A contratualização do direito das famílias

Introdução

Para começar o tema desse curso, é importante relembrarmos o conceito de contrato e entender porque este instituto tão importante é aplicável ao núcleo familiar.

O contrato pode ser definido como um acordo de vontades, em conformidade com a lei, com a finalidade de adquirir, resguardar, transferir, conservar, modificar ou extinguir direitos. Vamos destrinchar o conceito:

  • Acordo de vontades: situação em que as vontades ou intenções das partes envolvidas é convergente, ou seja, encontram-se reunidas com a possibilidade de satisfazer seus objetivos;
  • Em conformidade com a lei: não há que se falar em contrato que tenha por objeto algo ilícito, visto que não é reconhecido pelo ordenamento;
  • Com a finalidade de [...] direitos: os contratos trabalham diretamente com as demais esferas do direito privado, sobretudo o direito das obrigações.
 Sobre este último ponto, vale ressaltar que os objetos dos contratos podem ser de natureza patrimonial ou existencial, proporcionando uma variedade de espécies e cláusulas contratuais. 

O Direito das Famílias, por sua vez, possui uma característica peculiar, visto que regula relações privadas sob a égide familiar, mas também é alvo de normas cogentes de interesse de ordem pública - submetendo-se, inclusive, à interferência estatal.

A doutrina majoritária e o entendimento consolidado é de que o Direito das Famílias possui natureza jurídica de direito privado, com certa limitação na autonomia da vontade.

Privatização das Famílias

O modelo de estruturação familiar sofreu diversas alterações ao longo do tempo, passando de uma célula fortemente subordinada à vontade estatal para um modelo de relações privadas carregadas de autonomia e liberdade individual.

No período anterior à CF/88, as famílias tinham como principais características:

  • A unicidade do modelo familiar (apenas homem + mulher, através de casamento);
  • Desigualdade entre cônjuges (homem como chefe de família);
  • Desigualdade entre os filhos (ideia de "filho bastardo");
  • Indissolubilidade do casamento (aversão ao divórcio).

Após o advento da Constituição Federal, os avanços sociais refletiram-se no ordenamento, permitindo uma redução no intervencionismo do Estado nas relações interpessoais. Dessa forma, observou-se cada vez mais liberdade dos sujeitos de constituírem a família da forma mais conveniente, no espaço da sua liberdade.

Aqui nós temos um ponto-chave para a compreensão do curso: é justamente essa liberdade que permite a aplicação de determinados contratos e acordos que interferem na estrutura familiar. Mas, até que ponto a família pode se modelar por meio de contratos?

Zonas Imunes à Contratualização

Apesar de sua natureza de direito privado, o Direito das Famílias segue alguns preceitos básicos de ordem pública.
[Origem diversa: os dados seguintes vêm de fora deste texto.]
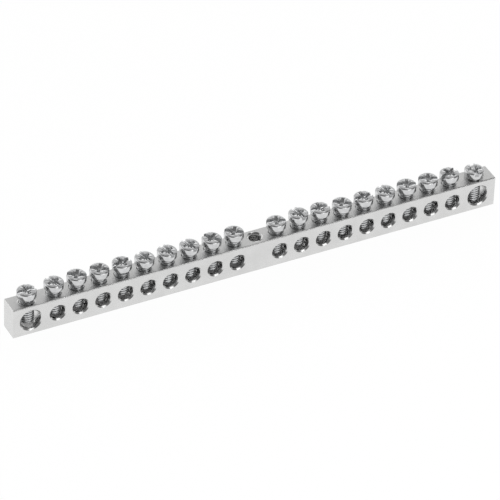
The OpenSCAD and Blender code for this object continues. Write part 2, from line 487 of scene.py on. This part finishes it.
class Nodes:
    """Short calls for the nodes of one material or world."""

    def __init__(self, owner):
        owner.use_nodes = True
        self.tree = owner.node_tree
        self.tree.nodes.clear()

    def add(self, kind, **settings):
        node = self.tree.nodes.new(kind)
        for key, value in settings.items():
            setattr(node, key, value)
        return node

    def link(self, source, target):
        self.tree.links.new(source, target)

    def put(self, node, socket, value):
        self.fill(node.inputs[socket], value)

    def fill(self, socket, value):
        if isinstance(value, bpy.types.NodeSocket):
            self.link(value, socket)
        else:
            socket.default_value = value

    def math(self, operation, a, b, clamp=False):
        node = self.add("ShaderNodeMath", operation=operation, use_clamp=clamp)
        for i, v in enumerate((a, b)):
            self.put(node, i, v)
        return node.outputs[0]

    def mapping(self, vector, scale):
        node = self.add("ShaderNodeMapping")
        self.put(node, "Vector", vector)
        self.put(node, "Scale", scale)
        return node.outputs[0]

    def noise(self, vector, scale, detail):
        node = self.add("ShaderNodeTexNoise")
        self.put(node, "Vector", vector)
        self.put(node, "Scale", scale)
        self.put(node, "Detail", detail)
        return node.outputs["Fac"]

    def ranged(self, value, a0, a1, b0, b1):
        node = self.add("ShaderNodeMapRange")
        for i, v in enumerate((value, a0, a1, b0, b1)):
            self.put(node, i, v)
        return node.outputs[0]

    def mix(self, factor, a, b):
        node = self.add("ShaderNodeMix", data_type="RGBA")
        for key, v in (("Factor", factor), ("A", a), ("B", b)):
            sock = [s for s in node.inputs if s.name == key
                    and s.type == ("VALUE" if key == "Factor" else "RGBA")][0]
            self.fill(sock, v)
        return [s for s in node.outputs if s.type == "RGBA"][0]

    def part(self, vector, axis):
        """The share of a vector along one axis, 0 to 2."""
        node = self.add("ShaderNodeSeparateXYZ")
        self.put(node, 0, vector)
        return node.outputs[axis]

    def bump(self, height, strength, distance, normal=None):
        node = self.add("ShaderNodeBump")
        self.put(node, "Height", height)
        self.put(node, "Strength", strength)
        self.put(node, "Distance", distance)
        if normal is not None:
            self.put(node, "Normal", normal)
        return node.outputs[0]


def metal(name, make):
    mat = bpy.data.materials.new(name)
    n = Nodes(mat)
    out = n.add("ShaderNodeOutputMaterial")
    bsdf = n.add("ShaderNodeBsdfPrincipled")
    bsdf.inputs["Metallic"].default_value = 1.0
    n.link(bsdf.outputs[0], out.inputs[0])
    coords = n.add("ShaderNodeTexCoord").outputs["Object"]
    color, rough, normal = make(n, coords)
    n.put(bsdf, "Base Color", color)
    n.put(bsdf, "Roughness", rough)
    n.put(bsdf, "Normal", normal)
    return mat


def plated(n, coords):
    """Nickel plate on drawn brass: fine grain, faint lines along the bar, soft mottling."""
    lines = n.noise(n.mapping(coords, PLATE_LINE_STRETCH), PLATE_LINES, 3)
    grain = n.noise(coords, PLATE_GRAIN, 2)
    mottle = n.noise(coords, PLATE_MOTTLE, 4)
    color = n.mix(n.ranged(mottle, *MIDDLE, 0, 1), *PLATE_SHADES)
    color = n.mix(n.ranged(lines, *MIDDLE, 0, PLATE_LINE_SHARE), color, PLATE_LINE_SHADE)
    rough = n.math("ADD", n.ranged(mottle, *WIDE, *PLATE_ROUGH),
                   n.ranged(lines, *WIDE, *PLATE_LINE_ROUGH))
    height = n.math("ADD", n.math("MULTIPLY", lines, PLATE_LINE_HEIGHT),
                    n.math("MULTIPLY", grain, PLATE_GRAIN_HEIGHT))
    upward = n.part(n.add("ShaderNodeTexCoord").outputs["Normal"], 2)
    rough = n.math("ADD", rough, n.ranged(upward, *FACING_UP, 0, PLATE_TOP_ROUGH))
    return color, rough, n.bump(height, *PLATE_BUMP)


def zinc(n, coords):
    """Bright zinc on a cold-formed screw: glossy, with handling marks and a dimpled top,
    and duller on the thread and on the rim of the head."""
    mottle = n.noise(coords, ZINC_MOTTLE, 4)
    marks = n.noise(n.mapping(coords, ZINC_MARK_STRETCH), ZINC_MARKS, 3)
    color = n.mix(n.ranged(mottle, *MIDDLE, 0, 1), *ZINC_SHADES)
    rough = n.ranged(marks, *WIDE, *ZINC_ROUGH)
    fine = n.bump(n.math("ADD", mottle, n.math("MULTIPLY", marks, ZINC_MARK_HEIGHT)),
                  *ZINC_FINE_BUMP)
    upward = n.part(n.add("ShaderNodeTexCoord").outputs["Normal"], 2)
    height = n.part(coords, 2)
    dents = n.math("MULTIPLY", n.noise(coords, ZINC_DENTS, 2), n.ranged(upward, *FACING_UP, 0, 1))
    thread = n.ranged(height, *ZINC_THREAD_Z, 0, ZINC_THREAD_ROUGH)
    tilt_in, tilt_out = ZINC_RIM_TILT
    rim = n.math("MULTIPLY", n.ranged(height, *ZINC_RIM_Z, 0, ZINC_RIM_ROUGH),
                 n.math("MULTIPLY", n.ranged(upward, *tilt_in, 0, 1),
                        n.ranged(upward, *tilt_out, 0, 1)))
    rough = n.math("ADD", rough, n.math("ADD", thread, rim))
    return color, rough, n.bump(dents, *ZINC_DENT_BUMP, fine)


# ---------------------------------------------------------------- stage and light

def ramp(n, value, stops):
    """A grey curve through (position, level) stops, divided by SKY_SCALE."""
    node = n.add("ShaderNodeValToRGB")
    n.put(node, 0, value)
    elements = node.color_ramp.elements
    while len(elements) < len(stops):
        elements.new(0.5)
    for element, (pos, level) in zip(elements, stops):
        element.position, element.color = pos, (level / SKY_SCALE,) * 3 + (1,)
    return node.outputs[0]


def make_world():
    """A studio that is bright behind the object and unlit on the camera's side."""
    world = bpy.data.worlds.new("studio")
    bpy.context.scene.world = world
    n = Nodes(world)
    out = n.add("ShaderNodeOutputWorld")
    direction = n.add("ShaderNodeTexCoord").outputs["Generated"]
    height = n.part(direction, 2)
    behind = n.add("ShaderNodeMapRange", interpolation_type="SMOOTHSTEP")
    for i, v in enumerate((n.part(direction, 1), *SKY_TURN, 0.0, 1.0)):
        n.put(behind, i, v)
    level = n.mix(behind.outputs[0], ramp(n, height, FRONT_SKY), ramp(n, height, BACK_SKY))
    back = n.add("ShaderNodeBackground")
    n.put(back, "Color", level)
    n.put(back, "Strength", SKY_SCALE)
    white = n.add("ShaderNodeBackground")
    n.put(white, "Color", (1, 1, 1, 1))
    n.put(white, "Strength", 1.0)
    path = n.add("ShaderNodeLightPath")
    mix = n.add("ShaderNodeMixShader")
    n.put(mix, 0, path.outputs["Is Camera Ray"])
    n.link(back.outputs[0], mix.inputs[1])
    n.link(white.outputs[0], mix.inputs[2])
    n.link(mix.outputs[0], out.inputs[0])


def make_floor():
    """A pale floor that shows white to the camera and in reflections."""
    half = FLOOR_HALF
    mesh = bpy.data.meshes.new("floor")
    mesh.from_pydata([(-half, -half, 0), (half, -half, 0), (half, half, 0), (-half, half, 0)],
                     [], [(0, 1, 2, 3)])
    mat = bpy.data.materials.new("floor")
    n = Nodes(mat)
    out = n.add("ShaderNodeOutputMaterial")
    diffuse = n.add("ShaderNodeBsdfDiffuse")
    n.put(diffuse, 0, (FLOOR_SHADE,) * 3 + (1,))
    glow = n.add("ShaderNodeEmission")
    n.put(glow, 0, (1, 1, 1, 1))
    n.put(glow, 1, FLOOR_GLOW)
    path = n.add("ShaderNodeLightPath")
    seen = n.math("MULTIPLY", path.outputs["Is Camera Ray"], FLOOR_CAMERA_SHARE)
    mirrored = n.math("MULTIPLY", path.outputs["Is Glossy Ray"], FLOOR_GLOSSY_SHARE)
    share = n.math("ADD", seen, mirrored, clamp=True)
    mix = n.add("ShaderNodeMixShader")
    n.put(mix, 0, share)
    n.link(diffuse.outputs[0], mix.inputs[1])
    n.link(glow.outputs[0], mix.inputs[2])
    n.link(mix.outputs[0], out.inputs[0])
    mesh.materials.append(mat)
    obj = bpy.data.objects.new("floor", mesh)
    obj.location.z = FLOOR_Z
    bpy.context.scene.collection.objects.link(obj)


def area_light(name, at, size, power):
    """A soft box that looks at the origin."""
    data = bpy.data.lights.new(name, "AREA")
    data.shape, data.size, data.size_y, data.energy = "RECTANGLE", size[0], size[1], power
    obj = bpy.data.objects.new(name, data)
    obj.location = at
    obj.rotation_euler = (-Vector(at)).to_track_quat("-Z", "Y").to_euler()
    bpy.context.scene.collection.objects.link(obj)


make_camera()
make_world()
make_floor()
area_light("front_box", BOX_AT, BOX_SIZE, BOX_POWER)
bpy.context.scene.view_settings.view_transform = "Standard"

plate = metal("plated_brass", plated)
bar = make_bar(plate)
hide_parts("bar")
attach(bar, "bar")
make_screws(metal("zinc_steel", zinc))
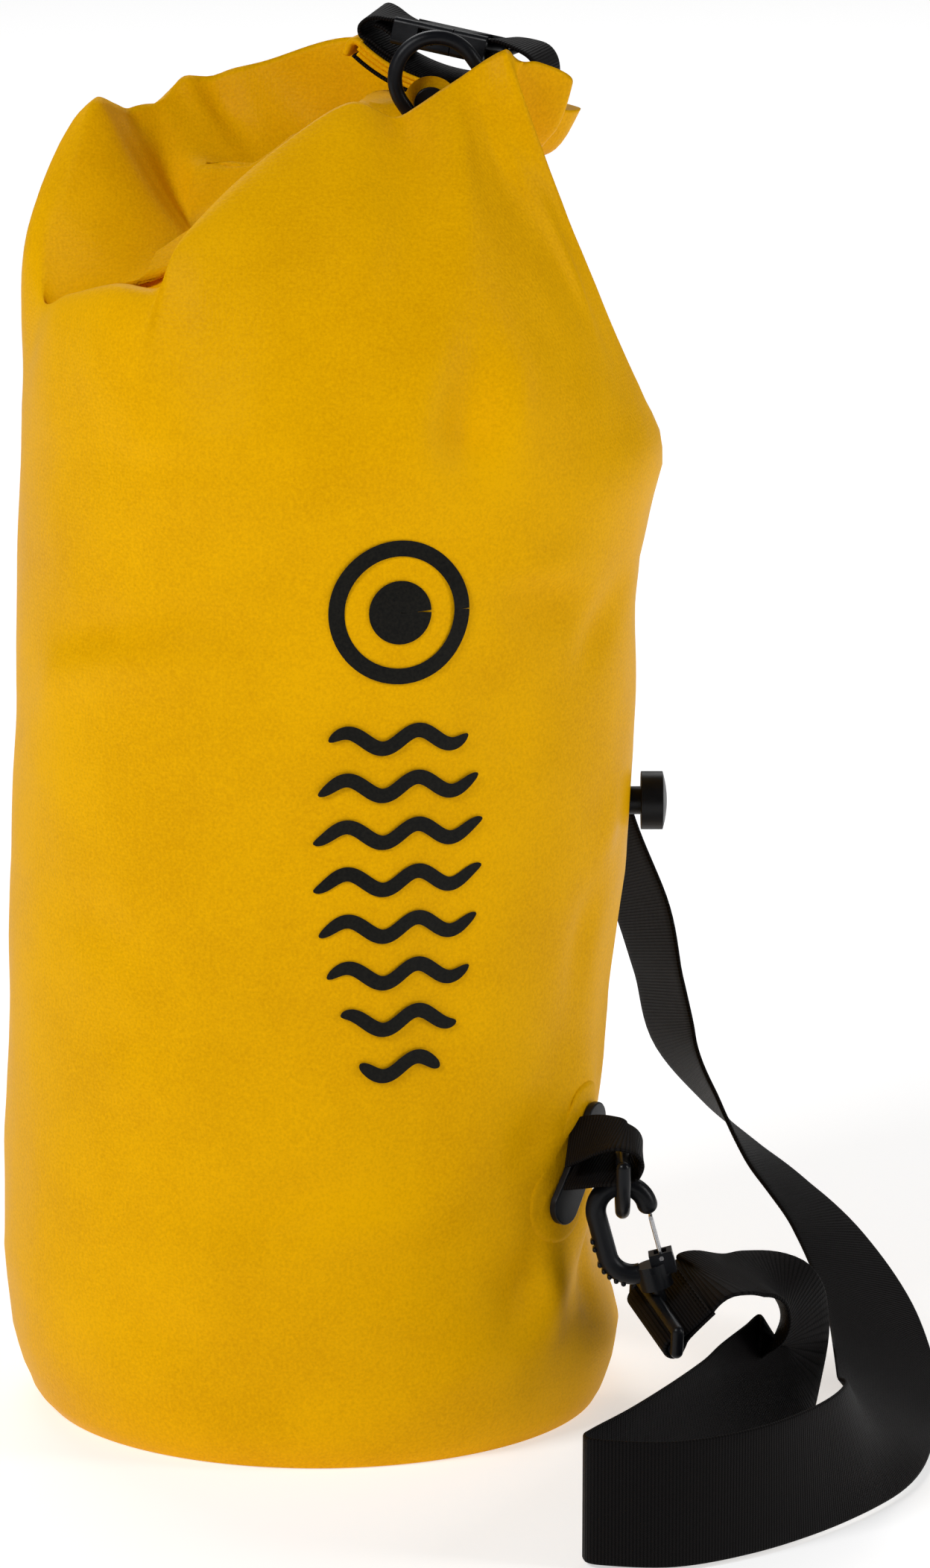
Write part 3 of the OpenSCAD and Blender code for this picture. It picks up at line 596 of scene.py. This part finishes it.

Por esse motivo, é composto por diversos direitos intransmissíveis, irrevogáveis, irrenunciáveis e indisponíveis.

Tais direitos não podem, portanto, ser objetos de contratualização pelos sujeitos. Essa limitação na autonomia da vontade serve para evitar que o interesse privado se sobreponha aos direitos fundamentais, prejudicando e violando a dignidade da pessoa humana.

Dentre as vedações, estão presentes as seguintes:

  • Proibição da cessão do poder familiar;
  • Proibição da renúncia ao direito de pleitear o estado de filiação;
  • Irrevogabilidade do reconhecimento de filho;
  • Irrenunciabilidade do direito aos alimentos.

O objeto do nosso curso, portanto, será o espectro de direitos que estão no âmbito familiar e que podem ser alvos de contratualização.